Given information |
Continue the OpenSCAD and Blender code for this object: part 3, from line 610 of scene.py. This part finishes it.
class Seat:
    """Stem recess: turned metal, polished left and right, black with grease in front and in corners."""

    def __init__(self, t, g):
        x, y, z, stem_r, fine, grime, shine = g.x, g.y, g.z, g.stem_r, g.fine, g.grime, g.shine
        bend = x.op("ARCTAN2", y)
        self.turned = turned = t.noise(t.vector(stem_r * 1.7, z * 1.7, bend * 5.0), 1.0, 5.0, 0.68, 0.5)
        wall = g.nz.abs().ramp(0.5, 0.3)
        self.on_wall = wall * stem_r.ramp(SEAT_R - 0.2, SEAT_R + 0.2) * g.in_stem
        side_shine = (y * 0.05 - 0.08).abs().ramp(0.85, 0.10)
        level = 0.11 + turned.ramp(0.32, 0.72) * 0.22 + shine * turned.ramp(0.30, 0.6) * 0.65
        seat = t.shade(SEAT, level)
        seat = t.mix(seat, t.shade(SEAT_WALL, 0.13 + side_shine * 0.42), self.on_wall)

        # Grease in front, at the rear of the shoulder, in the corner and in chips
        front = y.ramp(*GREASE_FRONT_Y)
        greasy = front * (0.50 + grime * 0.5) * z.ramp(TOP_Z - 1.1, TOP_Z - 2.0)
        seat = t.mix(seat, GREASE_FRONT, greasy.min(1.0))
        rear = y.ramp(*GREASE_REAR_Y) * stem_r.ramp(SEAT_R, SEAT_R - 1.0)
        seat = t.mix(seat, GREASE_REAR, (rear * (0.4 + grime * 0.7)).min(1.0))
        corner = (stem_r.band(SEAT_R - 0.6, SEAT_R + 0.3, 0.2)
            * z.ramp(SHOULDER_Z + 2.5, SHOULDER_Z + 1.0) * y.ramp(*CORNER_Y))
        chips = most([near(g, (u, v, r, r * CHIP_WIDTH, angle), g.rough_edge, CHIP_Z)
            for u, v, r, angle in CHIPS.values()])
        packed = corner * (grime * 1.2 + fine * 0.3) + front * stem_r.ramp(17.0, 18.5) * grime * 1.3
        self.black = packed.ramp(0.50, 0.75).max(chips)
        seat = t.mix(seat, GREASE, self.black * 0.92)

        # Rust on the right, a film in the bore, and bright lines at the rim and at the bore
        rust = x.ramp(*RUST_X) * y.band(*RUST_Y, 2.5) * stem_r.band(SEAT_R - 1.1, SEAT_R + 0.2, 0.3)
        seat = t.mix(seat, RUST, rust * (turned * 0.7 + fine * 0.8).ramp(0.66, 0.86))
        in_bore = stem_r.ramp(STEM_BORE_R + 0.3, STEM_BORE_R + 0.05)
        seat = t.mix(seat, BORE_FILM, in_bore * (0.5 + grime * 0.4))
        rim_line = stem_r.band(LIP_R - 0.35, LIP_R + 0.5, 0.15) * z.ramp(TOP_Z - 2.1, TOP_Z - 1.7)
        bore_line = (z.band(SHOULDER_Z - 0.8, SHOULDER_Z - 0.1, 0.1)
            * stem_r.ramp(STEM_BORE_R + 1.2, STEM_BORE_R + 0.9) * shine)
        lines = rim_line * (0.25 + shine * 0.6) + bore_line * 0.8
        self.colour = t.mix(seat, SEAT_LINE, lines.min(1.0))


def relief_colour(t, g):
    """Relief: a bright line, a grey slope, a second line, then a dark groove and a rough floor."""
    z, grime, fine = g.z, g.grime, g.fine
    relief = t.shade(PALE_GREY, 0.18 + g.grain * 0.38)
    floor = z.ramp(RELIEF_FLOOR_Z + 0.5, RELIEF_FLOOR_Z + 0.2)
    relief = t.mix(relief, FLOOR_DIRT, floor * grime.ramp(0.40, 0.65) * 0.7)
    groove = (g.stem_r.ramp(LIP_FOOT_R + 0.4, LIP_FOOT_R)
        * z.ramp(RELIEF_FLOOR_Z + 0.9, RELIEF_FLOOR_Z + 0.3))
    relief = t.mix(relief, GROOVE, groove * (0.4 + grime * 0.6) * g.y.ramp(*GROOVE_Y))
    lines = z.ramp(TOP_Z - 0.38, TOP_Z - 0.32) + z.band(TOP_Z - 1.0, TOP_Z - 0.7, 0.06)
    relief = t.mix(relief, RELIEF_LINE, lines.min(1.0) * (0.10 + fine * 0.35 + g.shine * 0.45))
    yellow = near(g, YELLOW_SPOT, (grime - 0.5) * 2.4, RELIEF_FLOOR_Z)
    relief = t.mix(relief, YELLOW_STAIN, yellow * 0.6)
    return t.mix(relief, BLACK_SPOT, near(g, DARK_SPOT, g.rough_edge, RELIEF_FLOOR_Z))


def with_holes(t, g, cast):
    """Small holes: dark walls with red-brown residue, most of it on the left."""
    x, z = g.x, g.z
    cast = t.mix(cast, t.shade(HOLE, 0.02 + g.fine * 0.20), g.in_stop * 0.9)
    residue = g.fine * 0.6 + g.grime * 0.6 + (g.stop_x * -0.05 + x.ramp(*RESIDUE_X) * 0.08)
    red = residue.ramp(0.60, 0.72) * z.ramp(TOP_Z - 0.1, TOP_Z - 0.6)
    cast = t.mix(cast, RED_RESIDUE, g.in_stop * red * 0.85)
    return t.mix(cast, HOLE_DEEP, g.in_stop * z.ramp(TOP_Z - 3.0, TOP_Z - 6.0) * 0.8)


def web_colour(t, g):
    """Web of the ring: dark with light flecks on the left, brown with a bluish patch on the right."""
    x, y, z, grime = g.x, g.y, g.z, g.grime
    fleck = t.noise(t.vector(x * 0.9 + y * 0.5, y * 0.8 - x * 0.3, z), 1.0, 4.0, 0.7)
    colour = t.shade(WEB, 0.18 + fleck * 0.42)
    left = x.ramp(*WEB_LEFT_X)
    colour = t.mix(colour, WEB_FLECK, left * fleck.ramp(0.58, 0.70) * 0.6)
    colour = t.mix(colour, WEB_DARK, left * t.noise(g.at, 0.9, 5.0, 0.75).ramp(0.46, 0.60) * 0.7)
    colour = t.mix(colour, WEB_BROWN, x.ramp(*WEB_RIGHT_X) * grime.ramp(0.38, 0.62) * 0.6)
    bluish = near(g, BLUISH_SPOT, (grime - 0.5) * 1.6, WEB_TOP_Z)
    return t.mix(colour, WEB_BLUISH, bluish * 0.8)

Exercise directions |
Write out, exactly and with nothing else, the lines of the listing above from its first line through the line with "turned metal, polished".

The completed task |
Continue the OpenSCAD and Blender code for this object: part 3, from line 610 of scene.py. This part finishes it.
class Seat:
    """Stem recess: turned metal, polished left and right, black with grease in front and in corners."""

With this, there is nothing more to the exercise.